(Excerpt from a dataset)
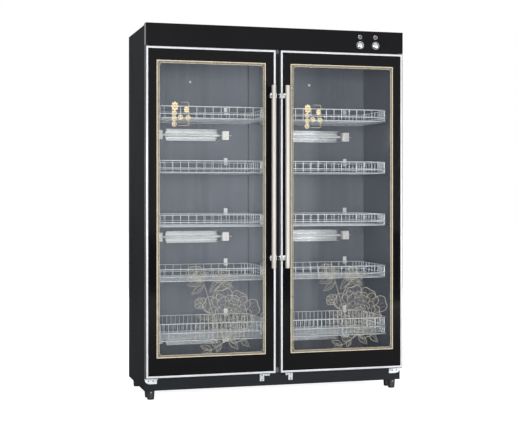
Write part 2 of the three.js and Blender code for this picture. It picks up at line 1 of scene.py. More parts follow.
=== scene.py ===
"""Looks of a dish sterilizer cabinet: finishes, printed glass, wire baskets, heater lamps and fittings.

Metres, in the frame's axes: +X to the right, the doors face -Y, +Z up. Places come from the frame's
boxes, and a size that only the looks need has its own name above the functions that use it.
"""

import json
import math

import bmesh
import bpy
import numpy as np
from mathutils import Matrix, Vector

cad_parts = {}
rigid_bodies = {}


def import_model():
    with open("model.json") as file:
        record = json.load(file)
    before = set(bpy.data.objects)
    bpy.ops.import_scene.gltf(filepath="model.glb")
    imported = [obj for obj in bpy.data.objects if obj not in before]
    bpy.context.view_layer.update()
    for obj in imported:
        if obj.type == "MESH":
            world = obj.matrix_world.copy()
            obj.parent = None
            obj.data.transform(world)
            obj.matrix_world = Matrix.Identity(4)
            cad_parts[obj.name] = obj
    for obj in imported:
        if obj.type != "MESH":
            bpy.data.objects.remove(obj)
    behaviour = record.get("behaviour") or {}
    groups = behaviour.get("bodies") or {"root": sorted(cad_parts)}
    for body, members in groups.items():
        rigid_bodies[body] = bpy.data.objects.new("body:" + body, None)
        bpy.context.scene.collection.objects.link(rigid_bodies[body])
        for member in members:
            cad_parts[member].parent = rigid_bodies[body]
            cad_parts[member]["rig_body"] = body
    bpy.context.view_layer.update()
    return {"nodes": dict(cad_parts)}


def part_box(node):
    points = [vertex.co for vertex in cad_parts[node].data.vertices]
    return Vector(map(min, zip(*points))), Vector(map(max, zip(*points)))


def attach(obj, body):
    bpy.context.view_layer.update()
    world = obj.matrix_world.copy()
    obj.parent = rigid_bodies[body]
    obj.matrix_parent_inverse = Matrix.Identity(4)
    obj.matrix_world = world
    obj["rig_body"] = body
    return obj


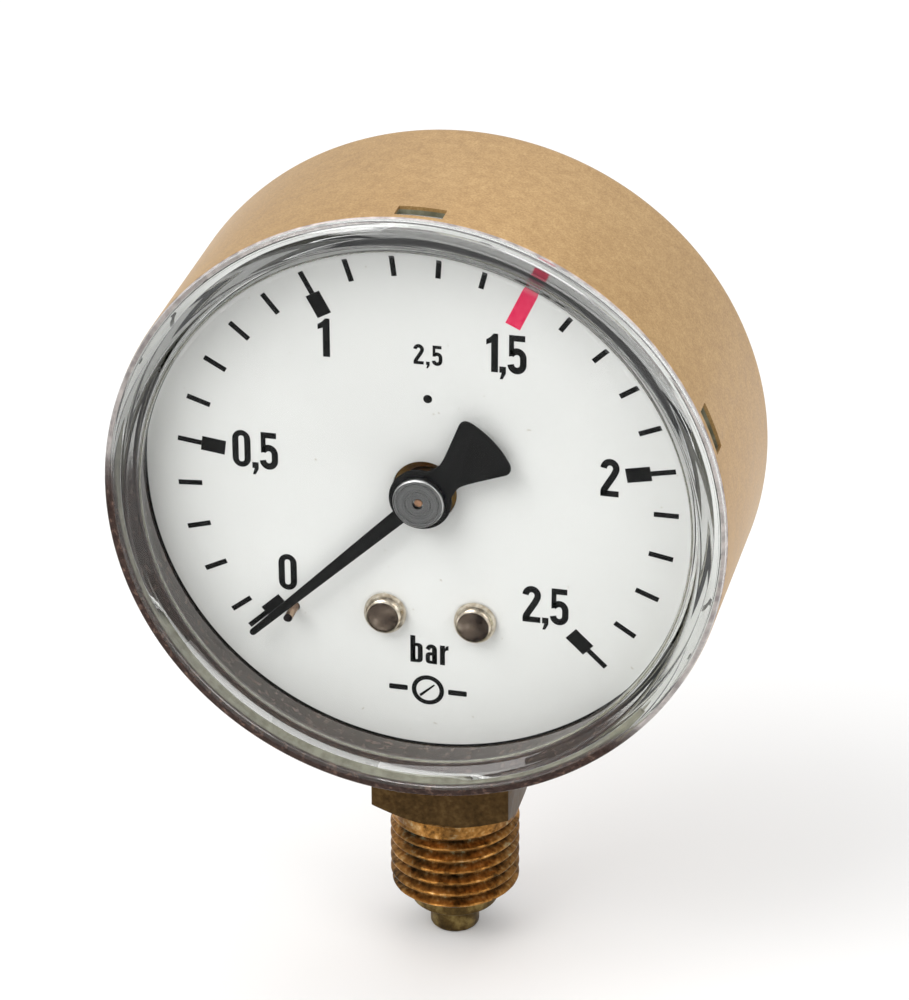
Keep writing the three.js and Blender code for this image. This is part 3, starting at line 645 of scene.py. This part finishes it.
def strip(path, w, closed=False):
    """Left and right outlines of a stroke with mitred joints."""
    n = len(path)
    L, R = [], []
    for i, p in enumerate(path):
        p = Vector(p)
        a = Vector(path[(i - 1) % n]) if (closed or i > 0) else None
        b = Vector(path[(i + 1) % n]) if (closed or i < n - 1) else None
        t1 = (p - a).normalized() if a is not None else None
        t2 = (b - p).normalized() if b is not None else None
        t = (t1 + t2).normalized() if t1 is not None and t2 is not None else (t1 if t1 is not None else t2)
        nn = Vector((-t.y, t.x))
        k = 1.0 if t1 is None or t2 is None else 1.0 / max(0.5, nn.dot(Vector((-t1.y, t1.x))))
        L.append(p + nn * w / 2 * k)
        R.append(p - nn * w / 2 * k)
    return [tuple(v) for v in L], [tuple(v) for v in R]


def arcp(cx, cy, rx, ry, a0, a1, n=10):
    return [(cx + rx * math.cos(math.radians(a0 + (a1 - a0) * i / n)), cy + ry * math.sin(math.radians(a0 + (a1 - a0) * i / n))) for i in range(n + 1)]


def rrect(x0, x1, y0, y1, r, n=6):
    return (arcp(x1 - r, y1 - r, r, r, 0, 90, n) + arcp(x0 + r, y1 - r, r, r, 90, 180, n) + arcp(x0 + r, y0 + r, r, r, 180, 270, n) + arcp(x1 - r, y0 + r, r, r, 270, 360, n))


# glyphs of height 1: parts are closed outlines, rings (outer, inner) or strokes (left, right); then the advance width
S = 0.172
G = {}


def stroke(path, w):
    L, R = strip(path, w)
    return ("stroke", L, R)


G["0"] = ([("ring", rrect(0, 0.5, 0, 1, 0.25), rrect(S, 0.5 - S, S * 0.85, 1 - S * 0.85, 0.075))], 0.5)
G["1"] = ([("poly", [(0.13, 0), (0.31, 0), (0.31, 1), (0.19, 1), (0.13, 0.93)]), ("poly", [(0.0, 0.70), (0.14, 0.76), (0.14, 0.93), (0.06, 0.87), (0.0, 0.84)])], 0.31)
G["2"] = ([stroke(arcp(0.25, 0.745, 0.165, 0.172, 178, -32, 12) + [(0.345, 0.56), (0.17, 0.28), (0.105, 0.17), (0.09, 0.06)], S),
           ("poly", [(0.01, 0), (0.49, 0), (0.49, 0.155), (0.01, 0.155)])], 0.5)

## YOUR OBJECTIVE
Quote every entry exactly.

## TASK OUTPUT
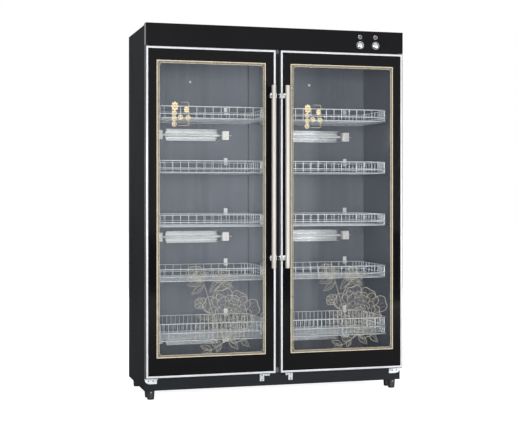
Write part 2 of the three.js and Blender code for this picture. It picks up at line 1 of scene.py. More parts follow.
=== scene.py ===
"""Looks of a dish sterilizer cabinet: finishes, printed glass, wire baskets, heater lamps and fittings.

Metres, in the frame's axes: +X to the right, the doors face -Y, +Z up. Places come from the frame's
boxes, and a size that only the looks need has its own name above the functions that use it.
"""

import json
import math

import bmesh
import bpy
import numpy as np
from mathutils import Matrix, Vector

cad_parts = {}
rigid_bodies = {}


def import_model():
    with open("model.json") as file:
        record = json.load(file)
    before = set(bpy.data.objects)
    bpy.ops.import_scene.gltf(filepath="model.glb")
    imported = [obj for obj in bpy.data.objects if obj not in before]
    bpy.context.view_layer.update()
    for obj in imported:
        if obj.type == "MESH":
            world = obj.matrix_world.copy()
            obj.parent = None
            obj.data.transform(world)
            obj.matrix_world = Matrix.Identity(4)
            cad_parts[obj.name] = obj
    for obj in imported:
        if obj.type != "MESH":
            bpy.data.objects.remove(obj)
    behaviour = record.get("behaviour") or {}
    groups = behaviour.get("bodies") or {"root": sorted(cad_parts)}
    for body, members in groups.items():
        rigid_bodies[body] = bpy.data.objects.new("body:" + body, None)
        bpy.context.scene.collection.objects.link(rigid_bodies[body])
        for member in members:
            cad_parts[member].parent = rigid_bodies[body]
            cad_parts[member]["rig_body"] = body
    bpy.context.view_layer.update()
    return {"nodes": dict(cad_parts)}


def part_box(node):
    points = [vertex.co for vertex in cad_parts[node].data.vertices]
    return Vector(map(min, zip(*points))), Vector(map(max, zip(*points)))


def attach(obj, body):
    bpy.context.view_layer.update()
    world = obj.matrix_world.copy()
    obj.parent = rigid_bodies[body]
    obj.matrix_parent_inverse = Matrix.Identity(4)
    obj.matrix_world = world
    obj["rig_body"] = body
    return obj


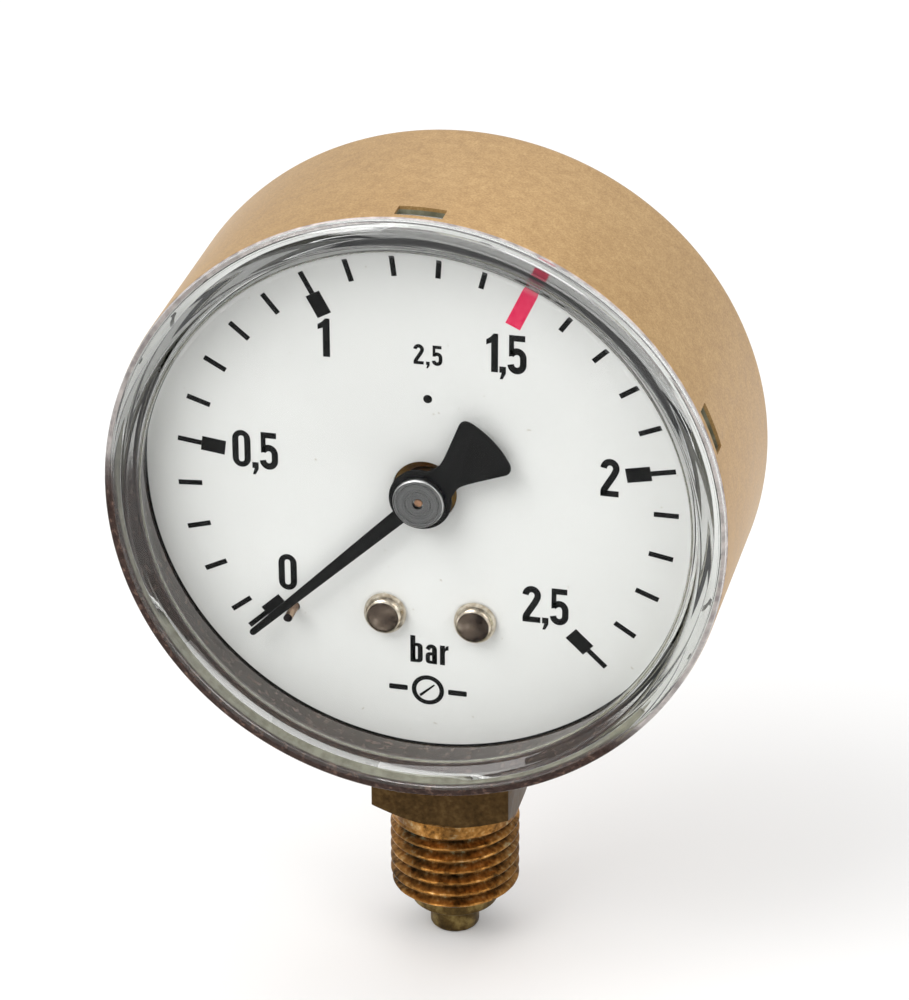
Keep writing the three.js and Blender code for this image. This is part 3, starting at line 645 of scene.py. This part finishes it.
def strip(path, w, closed=False):
    """Left and right outlines of a stroke with mitred joints."""
    n = len(path)
    L, R = [], []
    for i, p in enumerate(path):
        p = Vector(p)
        a = Vector(path[(i - 1) % n]) if (closed or i > 0) else None
        b = Vector(path[(i + 1) % n]) if (closed or i < n - 1) else None
        t1 = (p - a).normalized() if a is not None else None
        t2 = (b - p).normalized() if b is not None else None
        t = (t1 + t2).normalized() if t1 is not None and t2 is not None else (t1 if t1 is not None else t2)
        nn = Vector((-t.y, t.x))
        k = 1.0 if t1 is None or t2 is None else 1.0 / max(0.5, nn.dot(Vector((-t1.y, t1.x))))
        L.append(p + nn * w / 2 * k)
        R.append(p - nn * w / 2 * k)
    return [tuple(v) for v in L], [tuple(v) for v in R]


def arcp(cx, cy, rx, ry, a0, a1, n=10):
    return [(cx + rx * math.cos(math.radians(a0 + (a1 - a0) * i / n)), cy + ry * math.sin(math.radians(a0 + (a1 - a0) * i / n))) for i in range(n + 1)]


def rrect(x0, x1, y0, y1, r, n=6):
    return (arcp(x1 - r, y1 - r, r, r, 0, 90, n) + arcp(x0 + r, y1 - r, r, r, 90, 180, n) + arcp(x0 + r, y0 + r, r, r, 180, 270, n) + arcp(x1 - r, y0 + r, r, r, 270, 360, n))


# glyphs of height 1: parts are closed outlines, rings (outer, inner) or strokes (left, right); then the advance width
S = 0.172
G = {}


def stroke(path, w):
    L, R = strip(path, w)
    return ("stroke", L, R)


G["0"] = ([("ring", rrect(0, 0.5, 0, 1, 0.25), rrect(S, 0.5 - S, S * 0.85, 1 - S * 0.85, 0.075))], 0.5)
G["1"] = ([("poly", [(0.13, 0), (0.31, 0), (0.31, 1), (0.19, 1), (0.13, 0.93)]), ("poly", [(0.0, 0.70), (0.14, 0.76), (0.14, 0.93), (0.06, 0.87), (0.0, 0.84)])], 0.31)
G["2"] = ([stroke(arcp(0.25, 0.745, 0.165, 0.172, 178, -32, 12) + [(0.345, 0.56), (0.17, 0.28), (0.105, 0.17), (0.09, 0.06)], S),
           ("poly", [(0.01, 0), (0.49, 0), (0.49, 0.155), (0.01, 0.155)])], 0.5)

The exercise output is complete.